Indeed, to address the stumbling blocks, several groups, including the Western Governors' Association, the Bonneville Power Administration and the National Renewable Energy Laboratories (NREL), have mobilized studies and projects aimed at quantifying the synergies and conflicts between coal and windpower. One such project, the 500-MW Nelson Creek lignite project proposed by Great Northern Energy and Kiewit Mining Group, showed the coal plant could dispatch its output to accommodate just 60 MW of wind generation. But other studies appear more hopeful, in one case indicating a 100-MW wind facility in Wyoming can rely on unused transmission capacity in the path to Denver, and get curtailed only 2 to 3 percent of the time.

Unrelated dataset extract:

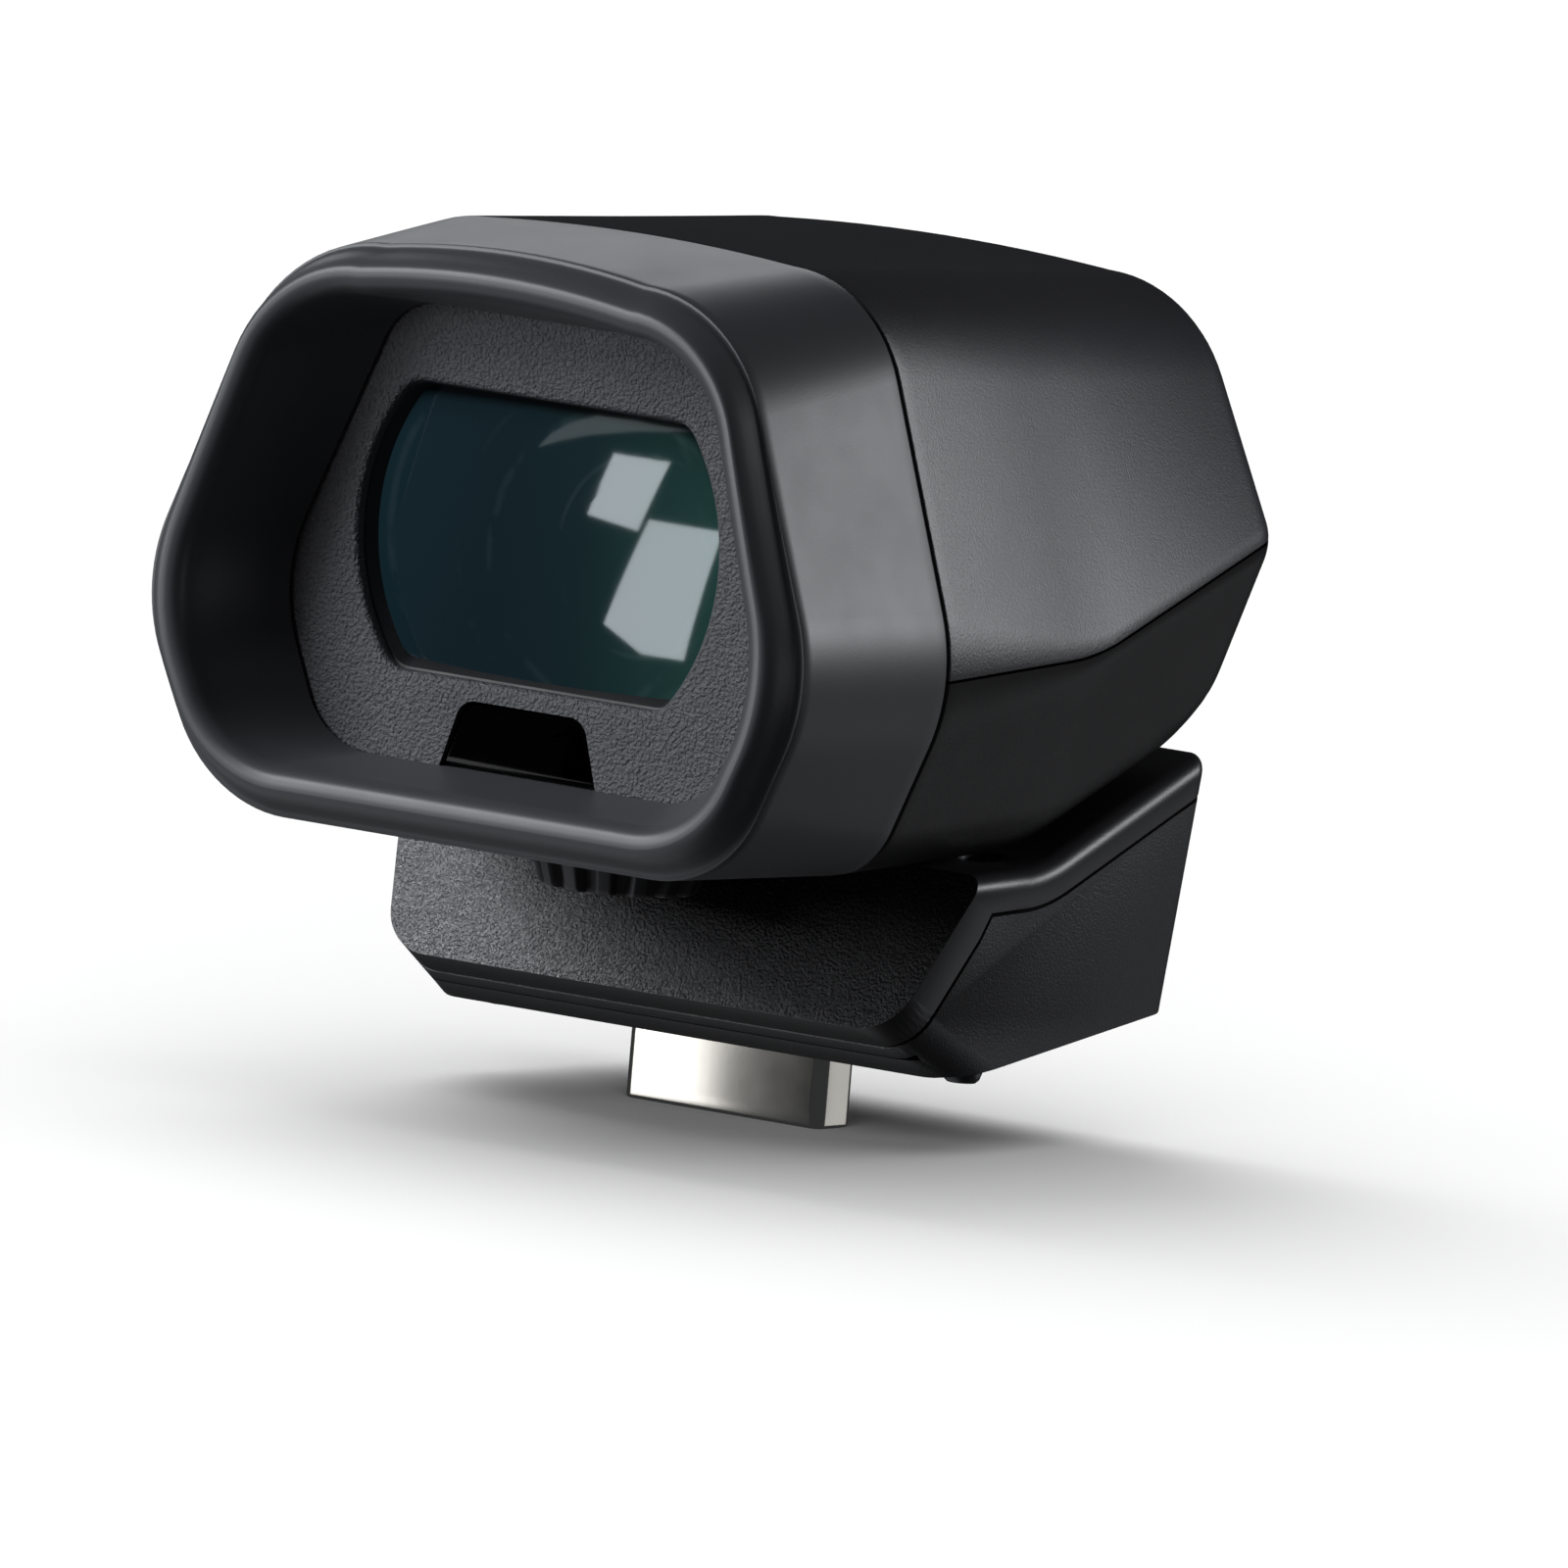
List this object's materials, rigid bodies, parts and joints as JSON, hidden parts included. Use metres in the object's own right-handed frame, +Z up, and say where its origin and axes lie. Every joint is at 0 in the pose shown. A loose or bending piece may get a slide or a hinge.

"Wind can take advantage of the times that transmission capacity is available," Hamilton says. "But this requires utility operators to change the way they do business."
It also might require wind developers to change their thinking about coal. Given the history of rancor between the two groups, getting wind developers to work with coal companies-to share the costs of building transmission lines, for example-might prove impossible. Many environmental supporters of wind oppose building new pulverized coal-fired plants under any circumstances, even if it provides an opportunity for windpower development.
"Typically we are not marching arm-in-arm, because we represent the wind industry and they represent the coal industry," Swisher says. "There will be some synergy, but what each industry is looking for is significantly different."-M.T.B.